I believe these open spaces are what make us economically competitive. Few areas have had the forethought to PLAN for the future the way Sonoma County has. By creating spaces between development, we not only preserve our beauty and ecological health, but we also preserve what is unique about us. Our competitive edge is our agricultural heritage, clean air, quality foods and wines, parks for recreation and visual beauty of our landscape. Without all these things we could become like so many other places…Anywhere, USA.

From small parks in dense neighborhoods to large swathes of land that open vistas to enjoy, each green space provides plant habitat that cleans and oxygenates our air. That keeps our air quality better than so many other communities.  Those habitat areas also provide homes for critters, provide water absorption opportunities and water evaporation which increase our chances of having a sustainable water supply. 

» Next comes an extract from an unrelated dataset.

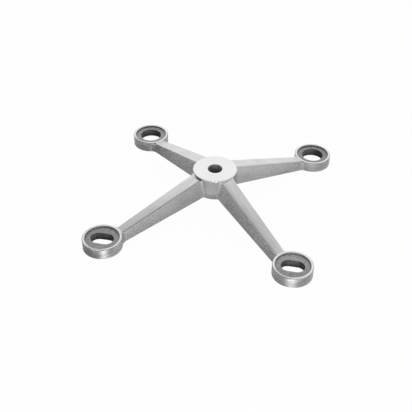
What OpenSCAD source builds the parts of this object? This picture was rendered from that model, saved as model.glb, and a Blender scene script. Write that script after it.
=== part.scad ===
// Four-armed glass spider fitting, cast in one piece from stainless steel.
// It carries the corners of four glass panes: a bolted glass fixing stands in
// each ring, and one large bolt through the hub holds the casting to the
// structure. The origin is at the centre of the plane that the four ring
// undersides stand on, under the hub, with +Z up along the hub's axis.

/* [Fixing pattern] */
// Distance between the axes of neighbouring rings, along X and along Y
fixing_pitch = 220; // [190:1:300]
// Height of the hub's face above the undersides of the rings
hub_rise = 49.6; // [40:0.2:70]

/* [Hub] */
// Diameter of the hub's flat face and of its upright wall
hub_d = 52.8; // [44:0.2:64]
// Height of the upright part of the hub's wall, under the face
hub_wall_h = 21; // [16:0.5:24]
// Height of the tapered foot under the upright wall
hub_foot_h = 7.5; // [4:0.5:10]
// Diameter of the hub's underside, at the end of the tapered foot
hub_foot_d = 49; // [40:0.2:52]
// Diameter of the bolt hole through the hub, clearance for an M16 bolt
hub_bore_d = 17.2; // [12:0.2:24]

/* [Rings] */
// Outer diameter of each ring
ring_d = 46.4; // [44:0.2:54]
// Height of each ring
ring_h = 13.4; // [10:0.2:18]
// Diameter of the recess in each ring's top, the seat of a 40 mm washer
recess_d = 40.2; // [36:0.2:42]
// Depth of the recess
recess_depth = 1.8; // [1:0.1:4]
// Diameter of the round adjusting holes in the two rings on the +Y side
round_hole_d = 27; // [18:0.2:30]
// Length along X of the slots in the two rings on the -Y side
slot_l = 27.2; // [22:0.2:32]
// Width along Y of those slots
slot_w = 18; // [12:0.2:20]
// Chamfer round the holes and slots on the undersides of the rings
hole_lead = 2; // [0.5:0.1:2.5]

/* [Arms] */
// Width of an arm's top face where it leaves the hub
arm_hub_w = 17.2; // [12:0.2:22]
// Width of an arm's top face where it meets the ring
arm_ring_w = 12.4; // [6:0.2:14]
// Step from the hub's face down to the arm's top face, at the hub's wall
arm_step = 2.5; // [1:0.1:6]
// Depth of an arm at the hub's wall
arm_hub_depth = 23.6; // [16:0.1:24]
// Height of an arm's underside above the ring's, where it meets the ring
arm_lift = 0.6; // [0.2:0.1:2]
// Lean of an arm's flanks, wider towards the underside, in degrees
arm_draft = 9; // [4:0.1:14]
// Radius on the two long upper edges of an arm
arm_edge_r = 1.5; // [0.5:0.1:3]

/* [Blends and edges] */
// Radius of the blend between an arm's flank and the hub
hub_blend_r = 4; // [2:0.5:6]
// Radius of the blend between an arm's flank and a ring
ring_blend_r = 8; // [3:0.5:9]
// Chamfer on the edges of the hub, the rings and their holes
edge = 0.5; // [0.3:0.1:0.8]

/* [Hidden] */
$fn = 96;

// Radii and levels
hub_r = hub_d / 2;
ring_r = ring_d / 2;
ring_reach = fixing_pitch / sqrt(2);
arm_end = ring_reach - ring_r;
arm_top_z = hub_rise - arm_step;
arm_foot_z = arm_top_z - arm_hub_depth;

// The arm's top face: its slope, its length down the slope and its taper
arm_run = arm_end - hub_r;
arm_slope = atan((arm_top_z - ring_h) / arm_run);
arm_len = arm_run / cos(arm_slope);
arm_taper = atan((arm_hub_w - arm_ring_w) / 2 / arm_len);

// Unit normal of an arm's flank on its +Y side
flank_n = [
    cos(arm_draft) * sin(arm_taper) * cos(arm_slope) + sin(arm_draft) * sin(arm_slope),
    cos(arm_draft) * cos(arm_taper),
    sin(arm_draft) * cos(arm_slope) - cos(arm_draft) * sin(arm_taper) * sin(arm_slope)
];
flank_start = [hub_r, arm_hub_w / 2, arm_top_z];
// How far a blend is sunk into the faces that it joins
sink = 0.1;
// Overshoot of a cutter past the face that it opens
over = 1;

// Outline of a turned body: radius r, from z = 0 to h, foot radius f up to foot_h
module turned(r, h, f, foot_h) {
    rotate_extrude()
        polygon([
            [0, 0], [f - edge, 0], [f, edge], [r, max(foot_h, edge)],
            [r, h - edge], [r - edge, h], [0, h]
        ]);
}

// Half section of a hole of half width r from z = 0 up to h, with a lead-in
// chamfer at its lower mouth and at its upper mouth
function hole_section(r, h, low, high) = [
    [0, -over], [r + low + over, -over], [r, low],
    [r, h - high], [r + high + over, h + over], [0, h + over]
];

// A cutter for a round hole
module round_cutter(d, h, low, high) {
    rotate_extrude()
        polygon(hole_section(d / 2, h, low, high));
}

// A cutter for a slot along X: two round ends and the straight part between
module slot_cutter(l, w, h, low, high) {
    half = hole_section(w / 2, h, low, high);
    for (x = [-1, 1])
        translate([x * (l - w) / 2, 0, 0])
            round_cutter(w, h, low, high);
    for (side = [0, 1])
        mirror([0, side, 0])
            rotate([90, 0, 90])
                linear_extrude(l - w, center = true)
                    polygon(half);
}

// Half of an arm's body: everything under the top face on the inner side of
// one flank, extruded along the upper edge, which is rounded in the section
module arm_half() {
    depth = 2 * arm_hub_depth;
    lean = depth * tan(arm_draft);
    bite = arm_edge_r * tan((90 - arm_draft) / 2);
    translate([hub_r, 0, arm_top_z])
        rotate([0, arm_slope, 0])
            translate([0, arm_hub_w / 2, 0])
                rotate([0, 0, -arm_taper])
                    rotate([90, 0, 90])
                        translate([0, 0, -hub_r])
                            linear_extrude(arm_len + 2 * hub_r)
                                union() {
                                    polygon([
                                        [-2 * arm_hub_w, 0], [-bite, 0],
                                        [bite * sin(arm_draft), -bite * cos(arm_draft)],
                                        [lean, -depth], [-2 * arm_hub_w, -depth]
                                    ]);
                                    translate([-bite, -arm_edge_r])
                                        circle(r = arm_edge_r);
                                }
}

// Side view of an arm, from inside the hub, where it is capped under the hub's
// face, to inside the ring; its top line lies above the arm's top face by raise
module arm_side(raise) {
    inner = hub_r / 2;
    outer = ring_reach - ring_r / 2;
    fall = tan(arm_slope);
    cap_x = max(inner, hub_r - arm_step / 2 / fall);
    cap_z = arm_top_z + (hub_r - cap_x) * fall + raise;
    foot_slope = (arm_foot_z - arm_lift) / arm_run;
    rotate([90, 0, 0])
        linear_extrude(4 * arm_hub_w, center = true)
            polygon([
                [inner, arm_foot_z + (hub_r - inner) * foot_slope],
                [arm_end, arm_lift],
                [outer, arm_lift],
                [outer, ring_h - (outer - arm_end) * fall + raise],
                [cap_x, cap_z],
                [inner, cap_z]
            ]);
}

// Centre of the ball that rolls between the flank and a wall of radius wall_r
// round the axis at x = axis_x, at height z; side is 1 outward, -1 inward
function ball(r, axis_x, wall_r, side, z) =
    let (
        m = norm([flank_n.x, flank_n.y]),
        q = r - sink + flank_n * flank_start - flank_n.z * z,
        h = (q - flank_n.x * axis_x) / m,
        g = sqrt(pow(wall_r + r - sink, 2) - h * h)
    )
    [axis_x + (h * flank_n.x + side * g * flank_n.y) / m,
     (h * flank_n.y - side * g * flank_n.x) / m, z];

// Blend between the arm's +Y flank and a round wall: a wedge with the ball's
// track taken out, extruded along that track
module blend(r, axis_x, wall_r, side, top) {
    low = ball(r, axis_x, wall_r, side, 0);
    high = ball(r, axis_x, wall_r, side, hub_rise);
    track = high - low;
    turn = atan2(track.y, track.x);
    tilt = atan2(norm([track.x, track.y]), track.z);
    to_wall = [axis_x - low.x, -low.y] / norm([axis_x - low.x, -low.y]);
    to_flank = -[flank_n.x, flank_n.y] / norm([flank_n.x, flank_n.y]);
    far = r + 2;
    translate(low)
        rotate([0, 0, turn])
            rotate([0, tilt, 0])
                rotate([0, 0, -turn])
                    translate([0, 0, -r])
                        linear_extrude(top + r)
                            difference() {
                                polygon([
                                    [0, 0], far * to_wall,
                                    far * (to_wall + to_flank), far * to_flank
                                ]);
                                circle(r = r);
                            }
}

// One arm along +X, with its blends into the hub and the ring
module arm() {
    intersection() {
        arm_half();
        mirror([0, 1, 0]) arm_half();
        arm_side(sink);
    }
    for (flip = [0, 1])
        mirror([0, flip, 0])
            intersection() {
                union() {
                    blend(hub_blend_r, 0, hub_r, 1, hub_rise);
                    blend(ring_blend_r, ring_reach, ring_r, -1, ring_h - edge);
                }
                arm_side(-sink);
            }
}

// The casting: hub, four arms and four rings, with every hole and recess
module spider_body() {
    hub_h = hub_wall_h + hub_foot_h;
    hub_foot_z = hub_rise - hub_h;
    web_h = ring_h - recess_depth;
    half = fixing_pitch / 2;
    color([0.78, 0.78, 0.78])
        difference() {
            union() {
                translate([0, 0, hub_foot_z])
                    turned(hub_r, hub_h, hub_foot_d / 2, hub_foot_h);
                for (a = [45:90:315])
                    rotate([0, 0, a]) {
                        arm();
                        translate([ring_reach, 0, 0])
                            turned(ring_r, ring_h, ring_r, edge);
                    }
            }
            translate([0, 0, hub_foot_z])
                round_cutter(hub_bore_d, hub_h, edge, edge);
            for (x = [-half, half]) {
                translate([x, half, 0])
                    round_cutter(round_hole_d, web_h, hole_lead, edge / 2);
                translate([x, -half, 0])
                    slot_cutter(slot_l, slot_w, web_h, hole_lead, edge / 2);
                for (y = [-half, half])
                    translate([x, y, web_h])
                        cylinder(h = recess_depth + over, d = recess_d);
            }
        }
}

spider_body();
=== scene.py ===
# Glass spider fitting: a stainless casting that carries the corners of four
# panes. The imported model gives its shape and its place, and this script gives
# it its finishes, the floor that it stands on, the lamps and the camera.
# Sizes are in metres, with X to the right, Y to the back and Z up.
import math

import bpy
from mathutils import Matrix, Vector


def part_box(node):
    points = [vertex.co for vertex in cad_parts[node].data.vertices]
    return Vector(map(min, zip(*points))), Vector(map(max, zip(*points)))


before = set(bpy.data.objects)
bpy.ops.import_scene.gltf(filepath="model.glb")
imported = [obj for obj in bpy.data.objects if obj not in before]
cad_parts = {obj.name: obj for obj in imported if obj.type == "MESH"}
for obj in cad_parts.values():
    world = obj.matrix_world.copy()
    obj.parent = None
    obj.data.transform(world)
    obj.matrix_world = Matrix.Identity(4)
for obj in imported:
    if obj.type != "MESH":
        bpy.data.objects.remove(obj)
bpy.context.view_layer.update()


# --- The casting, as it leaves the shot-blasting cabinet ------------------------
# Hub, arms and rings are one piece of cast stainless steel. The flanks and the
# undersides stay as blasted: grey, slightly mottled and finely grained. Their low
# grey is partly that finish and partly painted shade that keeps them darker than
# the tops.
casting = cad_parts["spider_body"]
steel = bpy.data.materials.new("cast_stainless")


def empty_tree(owner):
    owner.use_nodes = True
    owner.node_tree.nodes.clear()
    return owner.node_tree


tree = empty_tree(steel)


# Adds a node to the tree that is in hand.
def node(kind, **settings):
    made = tree.nodes.new(kind)
    for name, value in settings.items():
        setattr(made, name, value)
    return made


def plug(value, socket):
    if isinstance(value, bpy.types.NodeSocket):
        tree.links.new(value, socket)
    else:
        socket.default_value = value


def calc(operation, first, second=0.0, third=0.0):
    made = node("ShaderNodeMath", operation=operation)
    for value, socket in zip((first, second, third), made.inputs):
        plug(value, socket)
    return made.outputs[0]


def total(*values):
    result = values[0]
    for value in values[1:]:
        result = calc("ADD", result, value)
    return result


def times(*values):
    result = values[0]
    for value in values[1:]:
        result = calc("MULTIPLY", result, value)
    return result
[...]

Not all green areas need to be parks, but they do provide the greatest opportunities for humans and critters to maintain healthy lives. However, agriculture is an important component in using green spaces in ways that generate income. Parks are expensive to maintain, farms are maintained by the sale of products they grow. However, large scale farming is not always healthiest for co-habitation with humans and critters. Small scale farming, especially organic and sustainable practices farming, is ideal for both green spaces as well as humans and critters.

I encourage Sonoma County to not only sustain our current Community Separators, but to also increase the number and variety of them moving forward. Personally, I’d love to see them extended forever for future generations, but laws and policy usually place a number of decades on agreements to leave options open. 30 years would be long enough to feel the strength of protection.

Sonoma County’s General Plan 2020 identified areas for protections, and PRMD’s recent community workshops brought them right into places where people live. As our 101 corridor/commute zone increases in density for housing and commerce, providing areas within those high density communities is essential for quality living.

Please keep our economic vitality as well as our environmental health in mind as we move forward. Putting a concise measure on the November ballot that will be approved by voters will usher us into a stronger and more healthy future for all of us.